For use of proceeds bonds, the market was mostly very good at maintaining standards, with guidelines from bodies such as the International Capital Market Association steering the way.

But these bonds are straightforward. Either the money is going towards a green project or it isn’t. It’s just up to the market to decide what constitutes a green project, for which it has the Taxonomy.

For more nuanced structures, the market has proved that it is willing to bend definitions so much that they become almost meaningless. In sustainability-linked bonds, investors have long complained that key performance indicators are not ambitious enough, and yet the only tangible effect on SLBs in the primary market is that they do not tend to offer the issuer a greenium.

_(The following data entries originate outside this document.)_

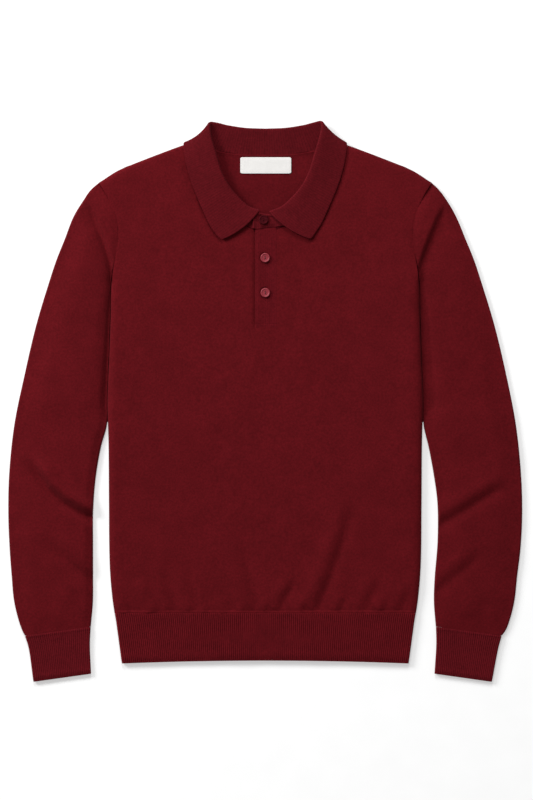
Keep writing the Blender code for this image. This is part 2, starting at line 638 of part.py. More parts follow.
# ---- neck ---------------------------------------------------------------------------------------
def collar_half(side, splits):
    """Middle surface of half the collar, from its front end to the middle of the back.

    Each station is a folded section: straight from the seam to the fold, a half circle of the station's
    roll, and straight to the outer edge, but for the front edge's bow, the sag over the shoulder and the
    quick drop behind the neck. The seam runs straight between its points, as the panels' do.
    """
    table = np.vstack([COLLAR_ENDS[side], COLLAR_STATIONS])
    numbers = np.arange(len(table))
    at = np.linspace(0, len(table) - 1, splits * (len(table) - 1) + 1)
    rows = flow(numbers, table, at)
    seam = np.column_stack([np.interp(at, numbers, table[:, k]) for k in range(3)])
    fold, edge, lean, roll = rows[:, 3:6], rows[:, 6:9], rows[:, 9], rows[:, 10]
    over = ease((at - 5.0) / 2.0) * ease((10.0 - at) / 2.0)
    fold[:, :2] += over[:, None] * np.array(COLLAR_PEAK[side])
    along = np.gradient(seam[:, :2], axis=0)
    across = np.column_stack([-along[:, 1], along[:, 0]])
    across /= np.linalg.norm(across, axis=1, keepdims=True)
    across *= np.sign((across * (fold - seam)[:, :2]).sum(axis=1))[:, None]
    seam = seam + np.column_stack([across * COLLAR_GAP, np.zeros(len(rows))])
    lean = np.radians(lean)[:, None]
    normal = np.hstack([np.cos(lean) * COLLAR_OUTWARD[0], np.cos(lean) * COLLAR_OUTWARD[1], np.sin(lean)])
    out = fold - seam
    out -= normal * (out * normal).sum(axis=1, keepdims=True)
    out /= np.linalg.norm(out, axis=1, keepdims=True)
    stand_top, fall_top = fold - normal * roll[:, None], fold + normal * roll[:, None]
    columns = [seam + (stand_top - seam) * t for t in (0.0, 0.5, 1.0)]
    for angle in np.radians([-45.0, 0.0, 45.0]):
        columns.append(fold + roll[:, None] * (normal * np.sin(angle) + out * np.cos(angle)))
    fall = edge - fall_top
    aside = np.column_stack([fall[:, 1], -fall[:, 0], np.zeros(len(rows))])
    aside /= np.linalg.norm(aside, axis=1, keepdims=True)
    bow = COLLAR_BULGE * (1.0 - ease(at)) + COLLAR_SAG[side] * over
    under = ease((at - 8.5) / 1.5)
    for t in (0.0, 0.34, 0.67, 1.0):
        point = fall_top + fall * t + aside * (bow * 4.0 * t * (1.0 - t))[:, None]
        point[:, 2] += fall[:, 2] * ((1.0 - t) - (1.0 - t) ** 3) * under
        columns.append(point)
    return np.stack(columns, axis=1)


def collar():
    """The whole collar: both halves, met at the middle of the back."""
    left = collar_half("left", COLLAR_SPLITS) * np.array([-1.0, 1.0, 1.0])
    right = collar_half("right", COLLAR_SPLITS)
    grid = np.concatenate([left, right[-2::-1]])
    wall("collar", set_out(grid[::-1], COLLAR_WALL), collar_knit)


def neck_band():
    """The stand's overlapping end under the top button, with a rounded free end."""
    x = np.linspace(BAND_LEFT, BAND_RIGHT, 10)
    short = np.clip(1.0 - (x - BAND_LEFT) / BAND_ROUND, 0.0, 1.0)
    drop = BAND_ROUND * (1.0 - np.sqrt(1.0 - short**2))
    head = BAND_HEAD - drop - BAND_FALL * ease((x - BAND_LEFT - BAND_ROUND) / 14.0)
    foot = BAND_FOOT + 0.4 * drop
    y = foot + (head - foot) * np.array([[0.0], [0.5], [1.0]])
    grid = np.dstack([np.broadcast_to(x, y.shape), y, np.full(y.shape, BAND_Z)])
    wall("neck_band", set_out(grid, BAND_WALL), collar_knit)


def placket_strip(name, left, right, tilt_left, tilt_right):
    """A strip of the placket that fills the notch, tilted so that one lies over the other."""
    x, y = np.meshgrid(np.linspace(left, right, 5),
                       np.linspace(NOTCH_FOOT + 0.7, FRONT_NECK[-1, 1] + 0.4, 12))
    share = (x - left) / (right - left)
    z = front_height(x, y) + tilt_left + (tilt_right - tilt_left) * share
    wall(name, set_out(np.dstack([x, y, z]), PLACKET_WALL), rib)


def button_mesh():
    """A turned disc with a rim and two holes, one above the other."""
    top, dish = BUTTON_HEIGHT, BUTTON_HEIGHT - BUTTON_DISH
    outer, inner = BUTTON_RADIUS, BUTTON_RADIUS - BUTTON_RIM
    profile = [(0.0, dish), (inner - 0.4, dish), (inner + 0.4, top), (outer - 0.6, top),
               (outer, top - 0.7), (outer - 1.2, 0.0), (0.0, 0.0)]
    data = bpy.data.meshes.new("button_profile")
    data.from_pydata([(x * MM, 0.0, z * MM) for x, z in profile],
                     [(i, i + 1) for i in range(len(profile) - 1)], [])
    disc = bpy.data.objects.new("button_guide", data)
    guides.objects.link(disc)
    screw = disc.modifiers.new("turn", "SCREW")
    screw.steps = screw.render_steps = 20
    screw.use_merge_vertices = True
    screw.merge_threshold = 1e-5
    cutters = []
    for end in (-1, 1):
        bpy.ops.mesh.primitive_cylinder_add(vertices=8, radius=HOLE_RADIUS * MM, depth=4 * BUTTON_HEIGHT * MM,
                                            location=(0.0, end * HOLE_REACH * MM, 0.0))
        cutter = bpy.context.object
        for holder in cutter.users_collection:
            holder.objects.unlink(cutter)
        guides.objects.link(cutter)
        cut = disc.modifiers.new("hole", "BOOLEAN")
        cut.object = cutter
        cutters.append(cutter)
    for guide in [disc] + cutters:
        guide.hide_render = True
        guide.display_type = "WIRE"
    shown = disc.evaluated_get(bpy.context.evaluated_depsgraph_get())
    return bpy.data.meshes.new_from_object(shown)


def buttons():
    """Three buttons, each tilted as the strip under it."""
    shared = button_mesh()
    shared.materials.append(button_look)
    shared.shade_smooth()
    shared.set_sharp_from_angle(angle=math.radians(35))
    slope = math.atan2(-PLACKET_TILT, NOTCH_RIGHT - SEAM - PLACKET_LEFT)
    for name, (x, y) in BUTTONS.items():
        made = bpy.data.objects.new(name, shared)
        garment.objects.link(made)
        if name == "button_top":
            made.location = (x * MM, y * MM, (BAND_Z + BAND_WALL / 2 + SEAM) * MM)
            continue
        share = (x - PLACKET_LEFT) / (NOTCH_RIGHT - SEAM - PLACKET_LEFT)
        strip = float(front_height(np.array(x), np.array(y))) + PLACKET_TILT * (1.0 - share)
        made.location = (x * MM, y * MM, (strip + PLACKET_WALL / 2 + SEAM + 0.05) * MM)
        made.rotation_euler = (0.0, -slope, 0.0)


def neck_label():
    """Bare label inside the back of the neck."""
    bpy.ops.mesh.primitive_cube_add(size=1.0)
    made = bpy.context.object
    made.name = "neck_label"
    width, depth = LABEL_SIZE
    base = BACK_Z + NECK_LIFT + HALF + SEAM + LABEL_WALL / 2
    for vertex in made.data.vertices:
        vertex.co.x = (LABEL_CENTRE[0] + width * vertex.co.x) * MM
        vertex.co.y = (LABEL_CENTRE[1] + depth * vertex.co.y) * MM
        vertex.co.z = (base + LABEL_WALL * vertex.co.z) * MM
    for holder in made.users_collection:
        holder.objects.unlink(made)
    garment.objects.link(made)
    made.data.materials.append(label_look)


# ---- build --------------------------------------------------------------------------------------
for old in list(bpy.data.objects):
    bpy.data.objects.remove(old)
garment = bpy.data.collections.new("polo_sweater")
guides = bpy.data.collections.new("guides")
bpy.context.scene.collection.children.link(garment)
bpy.context.scene.collection.children.link(guides)

knit = material("knit", MAROON, 0.9)
rib = material("rib", MAROON_RIB, 0.9)
collar_knit = material("collar_knit", MAROON, 0.88)
button_look = material("button", BUTTON_RED, 0.3)
label_look = material("label", LABEL_WHITE, 0.7)

back_panel()
front_panel()
sleeve("right", "sleeve_left")
sleeve("left", "sleeve_right")
hem_back()
hem_front()
cuff("right", "cuff_left")
cuff("left", "cuff_right")
placket_strip("placket_under", NOTCH_LEFT + SEAM, NOTCH_RIGHT - 1.8, 0.0, -PLACKET_TILT)
placket_strip("placket_top", PLACKET_LEFT, NOTCH_RIGHT - SEAM, PLACKET_TILT, 0.0)
collar()
neck_band()
neck_label()
buttons()
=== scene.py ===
"""Looks of a knitted polo sweater laid flat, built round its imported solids.

Lengths in the tables are millimetres, in the frame of the solids: X to the viewer's right (the wearer's
left), Y from the hem to the collar, Z up from the surface. Every cloth piece is worked out as a middle
surface on a grid, and cloth() sets a wall out from it.
"""
import math

import bmesh
import bpy
import numpy as np
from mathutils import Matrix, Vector


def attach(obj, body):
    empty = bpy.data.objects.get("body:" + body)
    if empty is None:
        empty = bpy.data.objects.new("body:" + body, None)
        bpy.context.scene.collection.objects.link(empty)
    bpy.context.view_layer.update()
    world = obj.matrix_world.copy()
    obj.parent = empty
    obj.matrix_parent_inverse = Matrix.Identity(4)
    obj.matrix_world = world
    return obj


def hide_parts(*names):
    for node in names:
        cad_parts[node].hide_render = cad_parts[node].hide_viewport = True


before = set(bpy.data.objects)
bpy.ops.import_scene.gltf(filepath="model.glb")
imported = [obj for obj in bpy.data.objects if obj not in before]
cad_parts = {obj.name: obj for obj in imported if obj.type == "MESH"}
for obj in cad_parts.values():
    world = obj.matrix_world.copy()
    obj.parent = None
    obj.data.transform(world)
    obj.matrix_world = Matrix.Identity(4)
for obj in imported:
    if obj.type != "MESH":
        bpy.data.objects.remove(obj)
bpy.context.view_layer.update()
MM = 0.001

# ---- studio ----
CAMERA = (0.0017, 0.0022, 4.0)          # metres
SENSOR, LENS = 36.0, 131.4              # millimetres
SKY = 0.31                              # strength of the even white sky
LAMPS = {  # turn and height in degrees, light on the floor as a share of a white sky's, size in metres
    "left": (147.0, 27.0, 0.46, 1.6),
    "head": (95.0, 35.0, 0.36, 1.6),
}
LAMP_AWAY = 4.0                         # metres
FLOOR_HALF, FLOOR_GLOW = 3.0, 0.42      # metres; strength of the floor's own light
SHADE_ABOVE = 0.00002                   # metres

# ---- sizes shared with the solids, millimetres ----
WALL = 1.5
RIB_WALL = 1.7
RIB_RISE = 0.8
RIB_PITCH = 2.82
COLLAR_WALL = 1.7
PLACKET_WALL = 1.4
LABEL_WALL = 0.9
SEAM = 0.3
HALF = WALL / 2
SEAM_Z = 3.25
FRONT_Z = 5.75
BACK_Z = HALF
EDGE_ROUND = 2.9
NECK_LIFT = 2.1
FRONT_LIFT, FRONT_LIFT_ROUND = 1.0, 14.0
# A zone round the neck: y that it starts from, over what length, half width, and over what length it ends.
BACK_LIFT_ZONE = (268.0, 38.0, 150.0, 34.0)
FRONT_LIFT_ZONE = (190.0, 60.0, 165.0, 60.0)
PUFFLESS_ZONE = (130.0, 70.0, 175.0, 55.0)
HEM_SEAM_Y, HEM_SEAM_HALF = -289.0, 205.6
SIDE_PULL = 4
UNDERARM_ROOM = 1.8

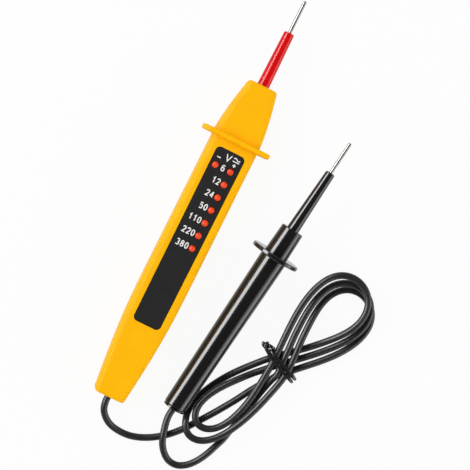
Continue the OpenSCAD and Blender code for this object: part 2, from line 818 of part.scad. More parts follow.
// A smooth join from the end of one loop to the start of the next
function joint_path(a, b) = let (n = len(a) - 1, p0 = a[n], p1 = b[0], l = norm(p1 - p0),
    m0 = l * unit(a[n] - a[n - 1]), m1 = l * unit(b[1] - b[0]))
    [for (i = [1:joint_steps]) let (t = i / (joint_steps + 1))
        (2 * t * t * t - 3 * t * t + 1) * p0 + (t * t * t - 2 * t * t + t) * m0
        + (3 * t * t - 2 * t * t * t) * p1 + (t * t * t - t * t) * m1];
function level(v) = unit([v[0], v[1], 0]);
loop_paths = [for (k = [0:len(loops) - 1]) loop_path(k)];
last_loop = loop_paths[len(loops) - 1];
hank_in_dir = level(loop_paths[0][1] - loop_paths[0][0]);
hank_out_dir = level(last_loop[loop_steps] - last_loop[loop_steps - 1]);
hank_path = concat(
    [for (s = [3, 2, 1]) loop_paths[0][0] - s * straight_end * hank_in_dir],
    [for (k = [0:len(loops) - 1])
        each concat(loop_paths[k], k < len(loops) - 1 ? joint_path(loop_paths[k], loop_paths[k + 1]) : [])],
    [for (s = [1, 2, 3]) last_loop[loop_steps] + s * straight_end * hank_out_dir]);

module cord_hank() {
    color(black) tube(hank_path, cord_r, 6, [0, 0, 1]);
}

// Free stretch from the tester's rear end to the bundle, along the surface
tester_route = [
    [0, -60, 8], [0, -62.7, 8], [0.9, -66.1, 7.3], [3.2, -69, 6], [6.5, -71.1, 4.6],
    [10.7, -72.1, 3.2], [15.4, -72.2, 2.1], [20.1, -71.1, 1.6], [24.5, -69.1, 1.5],
    [27.9, -66.9, 1.5], [31.4, -64.1, 1.5], [34.7, -60.7, 1.5], [37.5, -57.2, 1.5],
    [40.5, -53.1, 1.5], [43.9, -48.4, 1.5], [47.3, -43.4, 1.5], [50.6, -38.3, 1.5],
    [53.8, -32.9, 1.5], [56.9, -28.1, 1.5], [59.4, -24.8, 1.7]];
tester_path = concat(tester_route,
    [hank_path[0] - straight_end * hank_in_dir, hank_path[0]]);

module cord_tester_end() {
    color(black) tube(tester_path, cord_r, 8, [0, 0, 1]);
}

// Free stretch from the bundle to the probe's rear end
probe_route = [
    [59.8, -24.1, 5.4], [58.9, -27.9, 4.65], [58, -31.9, 4.2], [57.3, -36.1, 3.6],
    [56.4, -40.4, 2.6], [55.6, -44.6, 1.8], [54.9, -48.8, 1.5], [54, -52.3, 1.5],
    [53.2, -55.9, 1.5], [51.6, -60.2, 1.5], [49.9, -64.5, 1.5], [47.5, -68.9, 1.5],
    [44.3, -72.6, 1.5], [40.4, -74.7, 1.5], [36.4, -74.5, 1.9], [33.1, -72.4, 3],
    [30.5, -69.2, 4.3], [28.9, -65.6, 5.2], [27.9, -61.8, 5.2], [27.3, -58.5, 5]];
last_ring = len(hank_path) - 1;
function turn_x(v, a) = [v[0], v[1] * cos(a) - v[2] * sin(a), v[1] * sin(a) + v[2] * cos(a)];
function turn_z(v, a) = [v[0] * cos(a) - v[1] * sin(a), v[0] * sin(a) + v[1] * cos(a), v[2]];
probe_dir = turn_z(turn_x([0, 1, 0], probe_tilt), -probe_yaw);
probe_butt = [probe_x, probe_station - origin_station, barrel_r * cos(probe_tilt)];
probe_path = concat(
    [hank_path[last_ring], hank_path[last_ring] + straight_end * hank_out_dir],
    probe_route,
    [probe_butt - straight_end * probe_dir, probe_butt]);

module cord_probe_end() {
    color(black) tube(probe_path, cord_r, 8, [0, 0, 1]);
}

// The tie: a wire wound twice round the waist, its ends twisted together on top

tie_d = 1.4;
tie_half_w = 8.3;
tie_half_h = 4.5;
tie_z = 5.21;
tie_turns = 2;
tie_steps = 20;
tie_advance = 1.8;
tie_square = 0.45;
tie_start = 118;
bundle_dir = slot_dir - 90;
function signed_pow(v, p) = sign(v) * pow(abs(v), p);
function tie_frame(n, u, z) = let (f = waist + n * heading(slot_dir) + u * heading(bundle_dir))
    [f[0], f[1], z];
function tie_point(t) = let (a = tie_start - 360 * tie_turns * t)
    tie_frame(tie_half_w * -signed_pow(cos(a), tie_square), tie_advance * (tie_turns * t - tie_turns / 2),
        tie_z + tie_half_h * signed_pow(sin(a), tie_square));
wrap_end = 0.95;
wrap_path = [for (i = [0:tie_turns * tie_steps]) tie_point(wrap_end * i / (tie_turns * tie_steps))];

// The two ends, twisted together beside the bundle
knot_turns = 0.75;
knot_steps = 18;
knot_r = 1;
knot_from = tie_frame(10.3, 0, 9.3);
knot_to = tie_frame(12, 0, 7);
knot_u = [heading(bundle_dir)[0], heading(bundle_dir)[1], 0];
knot_v = unit(cross(knot_to - knot_from, knot_u));
function strand(phase) = [for (i = [0:knot_steps]) let (t = i / knot_steps, a = phase + 360 * knot_turns * t)
    mix(knot_from, knot_to, t) + knot_r * cos(a) * knot_u + knot_r * sin(a) * knot_v];
tie_path = concat(backwards(strand(180)), wrap_path, strand(0));

module cord_tie() {
    color(black) tube(tie_path, tie_d / 2, 6, knot_u);
}

// Least distance between two runs of the lead, measured on points along it
check_split = 4;
function finer(p) = [for (i = [0:len(p) - 2]) for (k = [0:check_split - 1])
    mix(p[i], p[i + 1], k / check_split)];
function path_len(p) = len(p) < 2 ? 0 : [for (i = 0, s = 0; i < len(p); i = i + 1,
    s = i < len(p) ? s + norm(p[i] - p[i - 1]) : s) s][len(p) - 1];
function self_gap(q, skip) = min([for (i = [0:len(q) - 1]) for (j = [i + skip:1:len(q) - 1])
    norm(q[i] - q[j])]);
function pair_gap(a, b) = min([for (p = a) for (q = b) norm(p - q)]);
fine_hank = finer(hank_path);
fine_tester = finer([for (i = [0:len(tester_path) - 3]) tester_path[i]]);
fine_probe = finer([for (i = [2:len(probe_path) - 1]) probe_path[i]]);
union() {  // cord_hank
    echo(least_gap_in_hank = self_gap(fine_hank, 4 * check_split) - lead_d);
    echo(least_gap_tester_stretch_to_hank = pair_gap(fine_tester, fine_hank) - lead_d);
    echo(least_gap_probe_stretch_to_hank = pair_gap(fine_probe, fine_hank) - lead_d);
    echo(least_gap_between_stretches = pair_gap(fine_probe, fine_tester) - lead_d);
    echo(lead_length = path_len(hank_path) + path_len(tester_path) + path_len(probe_path));
}

front_shell();
rear_shell();
display_panel();
light(0);  // polarity_light
light(1);  // light_6
light(2);  // light_12
light(3);  // light_24
light(4);  // light_50
light(5);  // light_110
light(6);  // light_220
light(7);  // light_380
circuit_board();
resistors();
diodes();
housing_screws();
red_sleeve();
tester_pin();
pin_crimp();
pin_wire();
lead_gland();
lead_clamp();
lead_jacket();
lead_core();
probe_barrel();
probe_collar();
probe_stem();
probe_pin();
probe_cap();
probe_crimp();
probe_jacket();
probe_core();
cord_tester_end();
cord_hank();
cord_probe_end();
cord_tie();
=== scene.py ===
# Blender scene for a two-pole voltage tester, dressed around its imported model.
import math

import bmesh
import bpy
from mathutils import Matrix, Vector

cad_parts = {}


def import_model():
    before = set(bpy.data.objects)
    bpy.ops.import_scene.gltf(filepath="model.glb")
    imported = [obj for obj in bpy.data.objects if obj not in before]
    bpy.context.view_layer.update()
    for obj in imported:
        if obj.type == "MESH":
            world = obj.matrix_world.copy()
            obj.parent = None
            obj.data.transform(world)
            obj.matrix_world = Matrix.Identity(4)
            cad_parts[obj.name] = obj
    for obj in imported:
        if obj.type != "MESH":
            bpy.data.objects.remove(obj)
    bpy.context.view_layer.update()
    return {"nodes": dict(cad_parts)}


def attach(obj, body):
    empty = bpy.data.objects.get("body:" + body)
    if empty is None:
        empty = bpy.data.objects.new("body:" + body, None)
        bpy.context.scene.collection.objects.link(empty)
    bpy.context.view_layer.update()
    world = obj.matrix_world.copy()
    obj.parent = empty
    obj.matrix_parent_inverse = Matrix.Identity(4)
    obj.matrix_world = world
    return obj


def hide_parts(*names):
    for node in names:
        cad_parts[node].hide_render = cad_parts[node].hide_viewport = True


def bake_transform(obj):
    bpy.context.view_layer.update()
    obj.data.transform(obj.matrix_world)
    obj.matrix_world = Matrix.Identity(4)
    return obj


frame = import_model()
MM = 0.001


def vec(p):
    return Vector([c * MM for c in p])


# Camera: almost straight above, a little from the left
CAM_AT = (-85.0, 40.0, 990.0)
CAM_TO = (17.69, 25.03, 8.0)
CAM_ROLL = math.radians(26.661)
CAM_LENS = 177.87
CAM_SENSOR = 36.0
CAM_NEAR = 0.05
CAM_FAR = 20.0


def make_camera():
    data = bpy.data.cameras.new("camera")
    data.lens = CAM_LENS
    data.sensor_width = CAM_SENSOR
    data.clip_start = CAM_NEAR
    data.clip_end = CAM_FAR
    cam = bpy.data.objects.new("camera", data)
    bpy.context.collection.objects.link(cam)
    eye = vec(CAM_AT)
    forward = (vec(CAM_TO) - eye).normalized()
    up_hint = Vector((-math.sin(CAM_ROLL), math.cos(CAM_ROLL), 0.0))
    right = forward.cross(up_hint).normalized()
    up = right.cross(forward)
    m = cam.matrix_world.copy()
    for i in range(3):
        m[i][0] = right[i]
        m[i][1] = up[i]
        m[i][2] = -forward[i]
        m[i][3] = eye[i]
    cam.matrix_world = m
    bpy.context.scene.camera = cam


make_camera()


# The lead's route, repeated from the part's source

def clamp01(t):
    return min(1.0, max(0.0, t))


def smooth(t):
    c = clamp01(t)
    return c * c * (3 - 2 * c)


def mix(a, b, t):
    return a + (b - a) * t


def mixv(a, b, t):
    return [mix(p, q, t) for p, q in zip(a, b)]


def minus(a, b):
    return [p - q for p, q in zip(a, b)]


def unit(v):
    length = math.sqrt(sum(c * c for c in v))
    return [c / length for c in v]


def heading(a):
    return [math.cos(math.radians(a)), math.sin(math.radians(a))]


LEAD_D = 3.0
WAIST = [60.9, -15.8]
SLOT_DIR = 155.0
SLOT_PITCH = 4.35
WAIST_LOW = 3.1
WAIST_HIGH = 6.74
FLOOR_Z = 1.5
SECOND_Z = 5.0
BRIDGE_Z = 5.3
THIRD_Z = 8.5
HOLD_LEN = 17.0
LOW_RUN_FROM = 9.0
LOW_RUN_LEN = 10.0
HIGH_RUN_FROM = 11.0
HIGH_RUN_LEN = 11.0
LOOP_SHARE = 0.045
LOOP_STEPS = 20
JOINT_STEPS = 3
STRAIGHT_END = 3.0
MIDDLE_SLOT = 2
# Share of a loop's length at which its runs reach the height of its far end
FAR_SHARE = 0.8
# The loop that drops to the floor on its way back, and where, as shares of its route
UNDER_LOOP = 1
DROP_FROM = 0.57
DROP_LEN = 0.11
CLIMB_FROM = 0.6
# Each loop: slots in and out, length, half width, direction, bow, height at its far end,
# heights at the tie on the way out and back, side of its axis that it takes first, and how
# far its slot fades out at its far end
LOOPS = [
    (3, 3, 46.0, 11.4, 67.7, 0.0, FLOOR_Z, WAIST_LOW, WAIST_HIGH, -1, 0.31),
    (3, 1, 49.8, 7.5, 241.3, 1.5, BRIDGE_Z, WAIST_HIGH, WAIST_LOW, 1, 0.36),
    (1, 1, 48.1, 11.9, 67.1, 1.1, THIRD_Z, WAIST_LOW, WAIST_HIGH, -1, 0.33),
    (1, 2, 43.9, 8.3, 245.2, -1.1, SECOND_Z, WAIST_HIGH, WAIST_LOW, 1, 0.29),
    (2, 2, 47.2, 11.7, 67.7, -0.2, SECOND_Z, WAIST_LOW, WAIST_HIGH, -1, 0.35),
]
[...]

Of the billions of euros of SLBs sold, only a handful of companies have ever had to pay a coupon step-up for missing targets. SLB poster company Enel has done this admirably — it possibly could have got out of paying because it was not the company’s fault it missed targets. But its payment of €25m a year in extra coupons serves to highlight how unambitious other companies have been.

The point behind SLBs isn’t for some clever banker or treasurer to shave a few basis points off a new bond, it’s to slow down the pace of climate change.

Too much regulation is bad, but the market blew its chance to make a case that it wasn’t necessary.